What happens next? The last two actions in this crisis, the assassination of Soleimani and the direct attack on U.S. forces by Iran are both unprecedented and make the crisis harder to game out. On one side is a bombastic, insecure U.S president with virtually unlimited power. On the other side are intractable enemies of the United States with very limited power who are probably taking Soleimani’s killing very personally.

Will the crisis escalate into a wider war? Neither side appears to actually want war, and the lack of an immediate response from the U.S. indicates Washington is weighing its options—particularly the option to do nothing. The lack of American casualties in Operation Martyr Soleimani gives the Trump Administration an offramp to de-escalate, shrugging the attack off as inconsequential. Alternately, Trump could also retaliate.

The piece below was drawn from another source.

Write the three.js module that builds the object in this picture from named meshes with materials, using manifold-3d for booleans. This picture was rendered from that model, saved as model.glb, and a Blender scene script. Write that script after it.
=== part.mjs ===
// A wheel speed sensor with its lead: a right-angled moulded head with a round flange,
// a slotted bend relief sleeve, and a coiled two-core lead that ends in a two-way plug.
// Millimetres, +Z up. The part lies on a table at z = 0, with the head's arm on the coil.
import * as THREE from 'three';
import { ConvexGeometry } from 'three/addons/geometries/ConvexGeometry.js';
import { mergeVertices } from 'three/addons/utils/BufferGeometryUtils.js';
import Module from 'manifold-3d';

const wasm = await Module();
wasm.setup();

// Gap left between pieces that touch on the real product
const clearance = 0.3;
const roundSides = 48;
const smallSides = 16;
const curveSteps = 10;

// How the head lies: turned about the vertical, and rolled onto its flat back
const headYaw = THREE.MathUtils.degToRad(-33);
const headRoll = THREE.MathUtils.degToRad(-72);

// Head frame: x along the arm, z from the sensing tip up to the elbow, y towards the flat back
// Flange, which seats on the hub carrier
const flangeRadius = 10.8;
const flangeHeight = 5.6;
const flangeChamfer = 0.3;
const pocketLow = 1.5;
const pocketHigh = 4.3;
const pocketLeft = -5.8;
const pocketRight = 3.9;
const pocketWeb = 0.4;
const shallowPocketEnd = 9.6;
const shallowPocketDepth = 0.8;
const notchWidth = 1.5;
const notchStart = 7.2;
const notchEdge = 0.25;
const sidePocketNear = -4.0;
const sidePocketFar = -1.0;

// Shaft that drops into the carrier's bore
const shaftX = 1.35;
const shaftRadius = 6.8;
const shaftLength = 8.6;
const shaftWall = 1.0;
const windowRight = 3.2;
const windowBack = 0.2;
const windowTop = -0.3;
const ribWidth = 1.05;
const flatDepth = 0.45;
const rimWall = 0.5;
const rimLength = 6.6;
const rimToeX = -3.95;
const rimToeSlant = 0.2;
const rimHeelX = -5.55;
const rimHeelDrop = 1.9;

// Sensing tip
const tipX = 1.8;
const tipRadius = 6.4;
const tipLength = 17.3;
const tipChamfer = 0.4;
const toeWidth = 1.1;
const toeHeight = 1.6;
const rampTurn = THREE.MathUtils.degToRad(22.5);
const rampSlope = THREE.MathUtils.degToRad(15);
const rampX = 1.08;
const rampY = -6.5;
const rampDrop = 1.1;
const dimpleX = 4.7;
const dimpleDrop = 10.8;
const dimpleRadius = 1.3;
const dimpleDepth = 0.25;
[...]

Iran and the United States want fundamentally different things. Iran is in an expansionist period, attempting to carve out a sphere of influence in the Middle East. America, on the other hand wants a region dominated by Washington’s Arab allies, including Saudi Arabia, the UAE, and other more minor players. Iran believes it has time on its side, and it’s probably right. Long after the U.S. loses interest in the Middle East Iran will still be a major player—if not regional superpower. America’s allies and Iran’s neighbours know this, and Iran knows they know this.

Even without war, the events of the last week have probably bought another decade’s worth of bad blood between the two countries, the feud between Washington and Tehran nowhere near an end.